**To be done**
Write out the full set of records below exactly.

##### Material shown #####

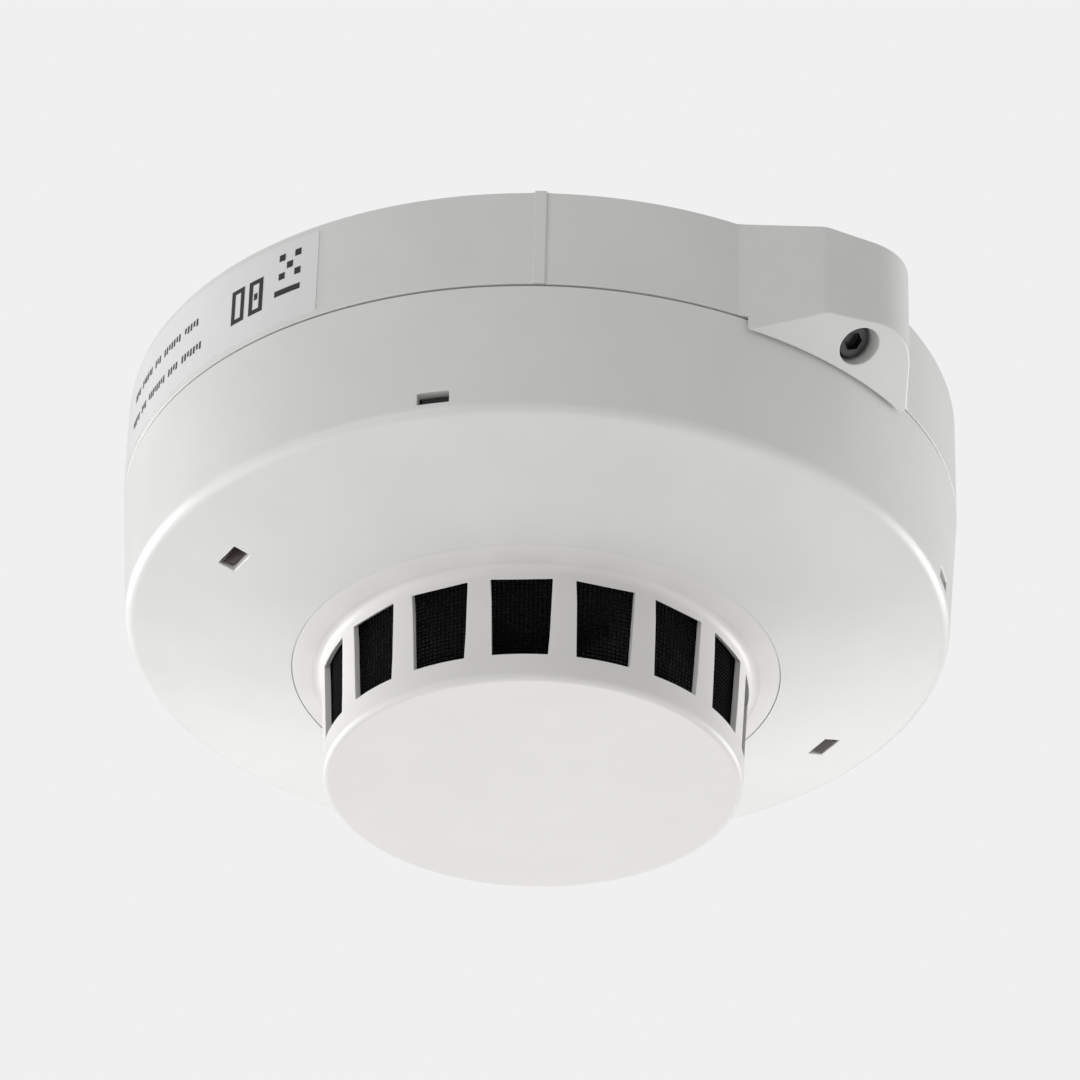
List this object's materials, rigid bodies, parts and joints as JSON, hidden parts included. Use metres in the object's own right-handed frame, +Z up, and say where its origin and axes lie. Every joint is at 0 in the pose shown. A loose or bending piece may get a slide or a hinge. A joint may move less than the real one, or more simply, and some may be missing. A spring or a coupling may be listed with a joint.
{
  "type": "heat detector",
  "caption": "Round ceiling heat detector: a twist-lock head with a slotted vent cage on a shallow mounting base with a side lobe for its locking screw.",
  "frame": {"origin": "centre of the mounting face, where the base's ceiling side meets the cable entry's axis", "axes": "+Z points up into the ceiling along the detector's axis, so the detector hangs towards -Z; -Y points at the alignment rib, and the locking lobe lies 42.3 degrees from there towards +X"},
  "size_m": [0.1001, 0.1004, 0.0492],
  "materials": {
    "base_plastic": "satin off-white moulding",
    "head_plastic": "satin off-white moulding",
    "cage_plastic": "satin off-white moulding",
    "black_plastic": "fine matt",
    "spring_steel": "nickel plated strip",
    "terminal_brass": "bright turned brass",
    "zinc_steel": "bright zinc plate",
    "black_steel": "black oxide",
    "label_film": "printed film",
    "board_laminate": "green solder mask",
    "thermistor_epoxy": "dipped epoxy",
    "chip_epoxy": "moulded epoxy",
    "tinned_leads": "tinned",
    "capacitor_can": "sleeved can",
    "chip_ceramic": "fired ceramic",
    "reed_glass": "clear glass",
    "indicator_lens": "clear red moulding",
    "screen_mesh": "fine black mesh"
  },
  "bodies": {
    "base": {"base_housing": "base_plastic", "contact_springs": "spring_steel", "clamp_plates": "terminal_brass", "terminal_screws": "zinc_steel", "earth_post": "terminal_brass", "earth_screw": "zinc_steel", "lock_insert": "terminal_brass", "rating_label": "label_film"},
    "screw_washer": {"lock_washer": "zinc_steel"},
    "screw": {"locking_screw": "black_steel"},
    "head": {"head_chassis": "black_plastic", "contact_blades": "spring_steel", "contact_rivets": "terminal_brass", "circuit_board": "board_laminate", "board_screws": "zinc_steel", "sensor_carrier": "black_plastic", "sensing_thermistor": "thermistor_epoxy", "reference_thermistor": "thermistor_epoxy", "microcontroller": "chip_epoxy", "controller_leads": "tinned_leads", "smoothing_capacitor": "capacitor_can", "bridge_rectifier": "chip_epoxy", "rectifier_leads": "tinned_leads", "chip_resistors": "chip_epoxy", "chip_capacitors": "chip_ceramic", "reed_switch": "reed_glass", "reed_leads": "tinned_leads", "indicator_leds": "indicator_lens", "light_pipes": "indicator_lens", "back_label": "label_film", "insect_screen": "screen_mesh", "vent_cage": "cage_plastic", "head_cover": "head_plastic"}
  },
  "joints": [
    {"name": "head_twist", "type": "hinge", "parent": "base", "child": "head", "pos_m": [0, 0, 0], "axis": [0, 0, -1], "range_deg": [0, 20]},
    {"name": "lock_screw_travel", "type": "slide", "parent": "base", "child": "screw_washer", "axis": [0.4326, -0.4754, -0.766], "range_m": [0, 0.003]},
    {"name": "lock_screw_turn", "type": "hinge", "parent": "screw_washer", "child": "screw", "pos_m": [0.03597, -0.03953, -0.01287], "axis": [0.4326, -0.4754, -0.766], "range_deg": [0, 2160]}
  ],
  "couplings": [
    {"joint": "lock_screw_turn", "follows": "lock_screw_travel", "rad_per_m": 12566}
  ]
}
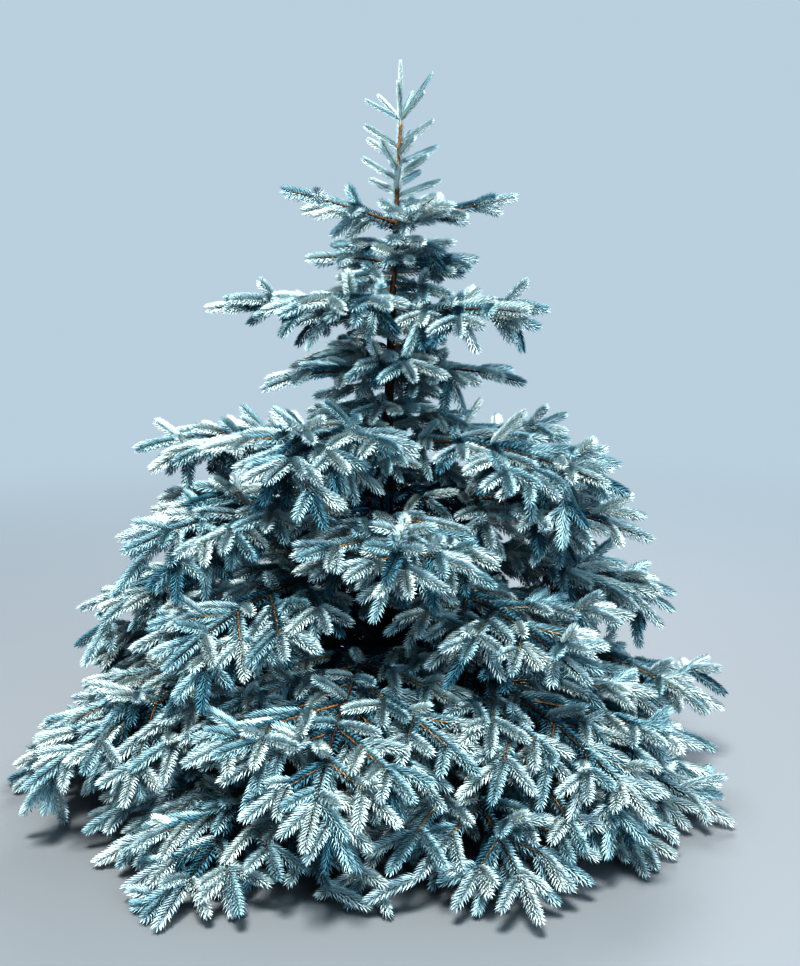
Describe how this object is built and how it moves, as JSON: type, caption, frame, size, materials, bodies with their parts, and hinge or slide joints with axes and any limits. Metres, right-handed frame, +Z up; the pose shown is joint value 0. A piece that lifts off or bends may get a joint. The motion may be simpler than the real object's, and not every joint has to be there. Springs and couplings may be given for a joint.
{
  "type": "blue spruce tree",
  "caption": "Young blue spruce rooted in the ground: a straight tapering trunk, tiered boughs of silvery blue needles that sweep the ground, and a bare-stemmed leader with a whorl of shoots.",
  "frame": {"origin": "middle of the flat cut under the trunk, at ground level", "axes": "+Z up the trunk, -Y towards the front that the picture shows, +X to the right seen from the front"},
  "size_m": [2.2079, 2.142, 2.18],
  "materials": {
    "bark": "rough scaly grey-brown bark",
    "twig_bark": "matt orange-brown twig bark",
    "needles": "waxy silvery blue needles"
  },
  "bodies": {
    "root": {"high_1_needles": "needles", "high_2_needles": "needles", "high_3_needles": "needles", "high_4_needles": "needles", "high_5_needles": "needles", "high_6_needles": "needles", "leader_needles": "needles", "low_1_needles": "needles", "low_2_needles": "needles", "low_3_needles": "needles", "low_4_needles": "needles", "low_5_needles": "needles", "low_6_needles": "needles", "low_7_needles": "needles", "middle_1_needles": "needles", "middle_2_needles": "needles", "middle_3_needles": "needles", "middle_4_needles": "needles", "middle_5_needles": "needles", "middle_6_needles": "needles", "neck_1_needles": "needles", "neck_2_needles": "needles", "neck_3_needles": "needles", "neck_4_needles": "needles", "shoulder_1_needles": "needles", "shoulder_2_needles": "needles", "shoulder_3_needles": "needles", "shoulder_4_needles": "needles", "shoulder_5_needles": "needles", "skirt_1_bough": "twig_bark", "skirt_1_needles": "needles", "skirt_2_bough": "twig_bark", "skirt_2_needles": "needles", "skirt_3_bough": "twig_bark", "skirt_3_needles": "needles", "skirt_4_bough": "twig_bark", "skirt_4_needles": "needles", "skirt_5_bough": "twig_bark", "skirt_5_needles": "needles", "skirt_6_bough": "twig_bark", "skirt_6_needles": "needles", "skirt_7_bough": "twig_bark", "skirt_7_needles": "needles", "tip_needles": "needles", "top_1_needles": "needles", "top_2_needles": "needles", "top_3_needles": "needles", "top_4_needles": "needles", "top_5_needles": "needles", "trunk": "bark", "upper_1_needles": "needles", "upper_2_needles": "needles", "upper_3_needles": "needles", "upper_4_needles": "needles", "upper_5_needles": "needles", "waist_1_needles": "needles", "waist_2_needles": "needles", "waist_3_needles": "needles", "waist_4_needles": "needles", "waist_5_needles": "needles"}
  },
  "joints": []
}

#####

**Solution to this problem**
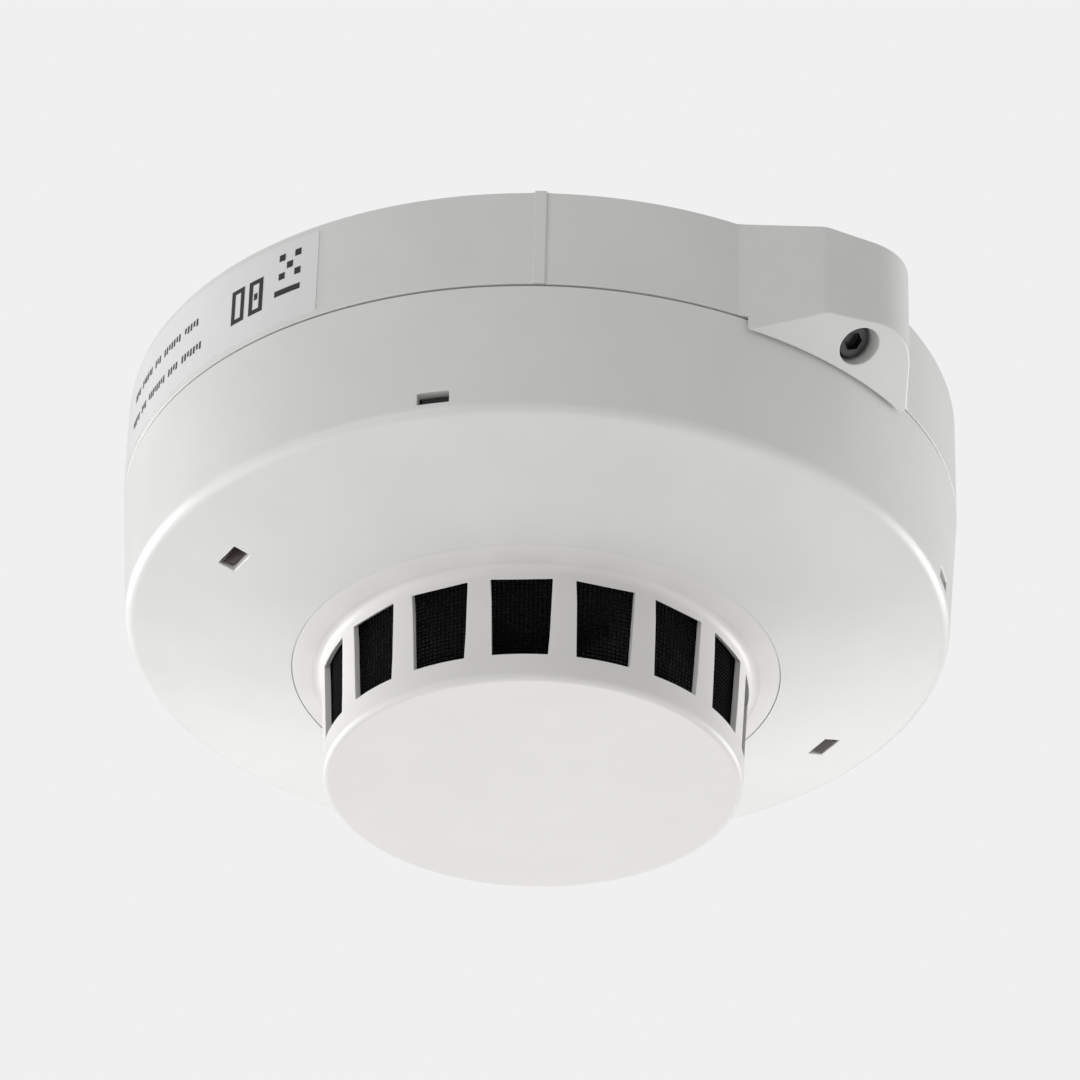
List this object's materials, rigid bodies, parts and joints as JSON, hidden parts included. Use metres in the object's own right-handed frame, +Z up, and say where its origin and axes lie. Every joint is at 0 in the pose shown. A loose or bending piece may get a slide or a hinge. A joint may move less than the real one, or more simply, and some may be missing. A spring or a coupling may be listed with a joint.
{
  "type": "heat detector",
  "caption": "Round ceiling heat detector: a twist-lock head with a slotted vent cage on a shallow mounting base with a side lobe for its locking screw.",
  "frame": {"origin": "centre of the mounting face, where the base's ceiling side meets the cable entry's axis", "axes": "+Z points up into the ceiling along the detector's axis, so the detector hangs towards -Z; -Y points at the alignment rib, and the locking lobe lies 42.3 degrees from there towards +X"},
  "size_m": [0.1001, 0.1004, 0.0492],
  "materials": {
    "base_plastic": "satin off-white moulding",
    "head_plastic": "satin off-white moulding",
    "cage_plastic": "satin off-white moulding",
    "black_plastic": "fine matt",
    "spring_steel": "nickel plated strip",
    "terminal_brass": "bright turned brass",
    "zinc_steel": "bright zinc plate",
    "black_steel": "black oxide",
    "label_film": "printed film",
    "board_laminate": "green solder mask",
    "thermistor_epoxy": "dipped epoxy",
    "chip_epoxy": "moulded epoxy",
    "tinned_leads": "tinned",
    "capacitor_can": "sleeved can",
    "chip_ceramic": "fired ceramic",
    "reed_glass": "clear glass",
    "indicator_lens": "clear red moulding",
    "screen_mesh": "fine black mesh"
  },
  "bodies": {
    "base": {"base_housing": "base_plastic", "contact_springs": "spring_steel", "clamp_plates": "terminal_brass", "terminal_screws": "zinc_steel", "earth_post": "terminal_brass", "earth_screw": "zinc_steel", "lock_insert": "terminal_brass", "rating_label": "label_film"},
    "screw_washer": {"lock_washer": "zinc_steel"},
    "screw": {"locking_screw": "black_steel"},
    "head": {"head_chassis": "black_plastic", "contact_blades": "spring_steel", "contact_rivets": "terminal_brass", "circuit_board": "board_laminate", "board_screws": "zinc_steel", "sensor_carrier": "black_plastic", "sensing_thermistor": "thermistor_epoxy", "reference_thermistor": "thermistor_epoxy", "microcontroller": "chip_epoxy", "controller_leads": "tinned_leads", "smoothing_capacitor": "capacitor_can", "bridge_rectifier": "chip_epoxy", "rectifier_leads": "tinned_leads", "chip_resistors": "chip_epoxy", "chip_capacitors": "chip_ceramic", "reed_switch": "reed_glass", "reed_leads": "tinned_leads", "indicator_leds": "indicator_lens", "light_pipes": "indicator_lens", "back_label": "label_film", "insect_screen": "screen_mesh", "vent_cage": "cage_plastic", "head_cover": "head_plastic"}
  },
  "joints": [
    {"name": "head_twist", "type": "hinge", "parent": "base", "child": "head", "pos_m": [0, 0, 0], "axis": [0, 0, -1], "range_deg": [0, 20]},
    {"name": "lock_screw_travel", "type": "slide", "parent": "base", "child": "screw_washer", "axis": [0.4326, -0.4754, -0.766], "range_m": [0, 0.003]},
    {"name": "lock_screw_turn", "type": "hinge", "parent": "screw_washer", "child": "screw", "pos_m": [0.03597, -0.03953, -0.01287], "axis": [0.4326, -0.4754, -0.766], "range_deg": [0, 2160]}
  ],
  "couplings": [
    {"joint": "lock_screw_turn", "follows": "lock_screw_travel", "rad_per_m": 12566}
  ]
}
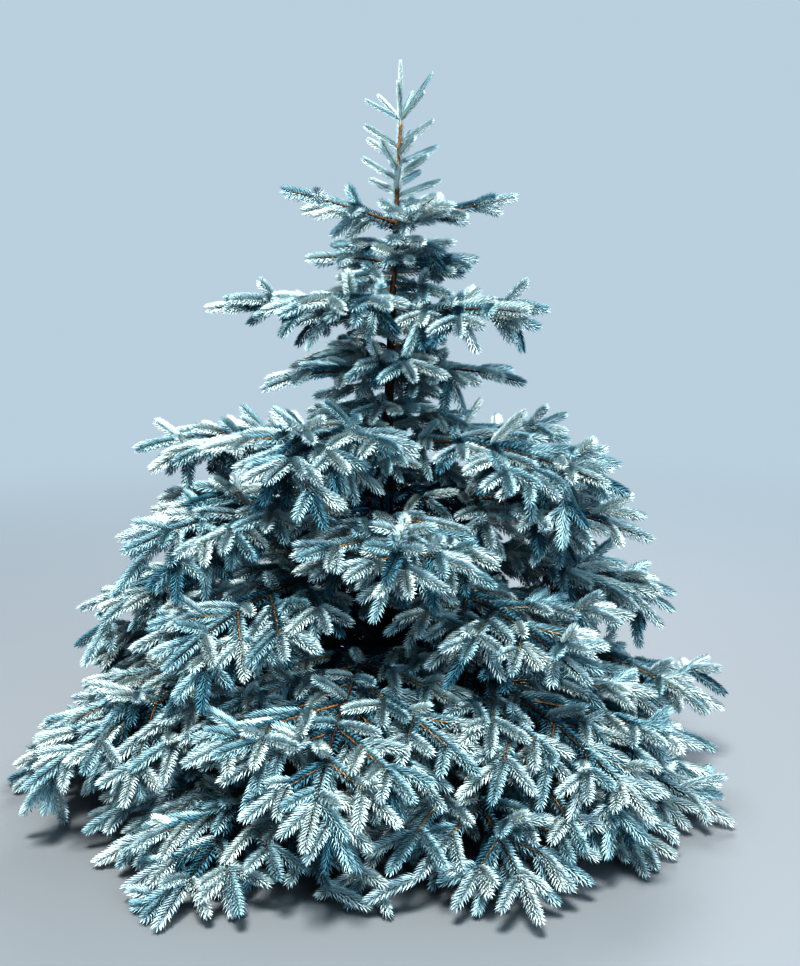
Describe how this object is built and how it moves, as JSON: type, caption, frame, size, materials, bodies with their parts, and hinge or slide joints with axes and any limits. Metres, right-handed frame, +Z up; the pose shown is joint value 0. A piece that lifts off or bends may get a joint. The motion may be simpler than the real object's, and not every joint has to be there. Springs and couplings may be given for a joint.
{
  "type": "blue spruce tree",
  "caption": "Young blue spruce rooted in the ground: a straight tapering trunk, tiered boughs of silvery blue needles that sweep the ground, and a bare-stemmed leader with a whorl of shoots.",
  "frame": {"origin": "middle of the flat cut under the trunk, at ground level", "axes": "+Z up the trunk, -Y towards the front that the picture shows, +X to the right seen from the front"},
  "size_m": [2.2079, 2.142, 2.18],
  "materials": {
    "bark": "rough scaly grey-brown bark",
    "twig_bark": "matt orange-brown twig bark",
    "needles": "waxy silvery blue needles"
  },
  "bodies": {
    "root": {"high_1_needles": "needles", "high_2_needles": "needles", "high_3_needles": "needles", "high_4_needles": "needles", "high_5_needles": "needles", "high_6_needles": "needles", "leader_needles": "needles", "low_1_needles": "needles", "low_2_needles": "needles", "low_3_needles": "needles", "low_4_needles": "needles", "low_5_needles": "needles", "low_6_needles": "needles", "low_7_needles": "needles", "middle_1_needles": "needles", "middle_2_needles": "needles", "middle_3_needles": "needles", "middle_4_needles": "needles", "middle_5_needles": "needles", "middle_6_needles": "needles", "neck_1_needles": "needles", "neck_2_needles": "needles", "neck_3_needles": "needles", "neck_4_needles": "needles", "shoulder_1_needles": "needles", "shoulder_2_needles": "needles", "shoulder_3_needles": "needles", "shoulder_4_needles": "needles", "shoulder_5_needles": "needles", "skirt_1_bough": "twig_bark", "skirt_1_needles": "needles", "skirt_2_bough": "twig_bark", "skirt_2_needles": "needles", "skirt_3_bough": "twig_bark", "skirt_3_needles": "needles", "skirt_4_bough": "twig_bark", "skirt_4_needles": "needles", "skirt_5_bough": "twig_bark", "skirt_5_needles": "needles", "skirt_6_bough": "twig_bark", "skirt_6_needles": "needles", "skirt_7_bough": "twig_bark", "skirt_7_needles": "needles", "tip_needles": "needles", "top_1_needles": "needles", "top_2_needles": "needles", "top_3_needles": "needles", "top_4_needles": "needles", "top_5_needles": "needles", "trunk": "bark", "upper_1_needles": "needles", "upper_2_needles": "needles", "upper_3_needles": "needles", "upper_4_needles": "needles", "upper_5_needles": "needles", "waist_1_needles": "needles", "waist_2_needles": "needles", "waist_3_needles": "needles", "waist_4_needles": "needles", "waist_5_needles": "needles"}
  },
  "joints": []
}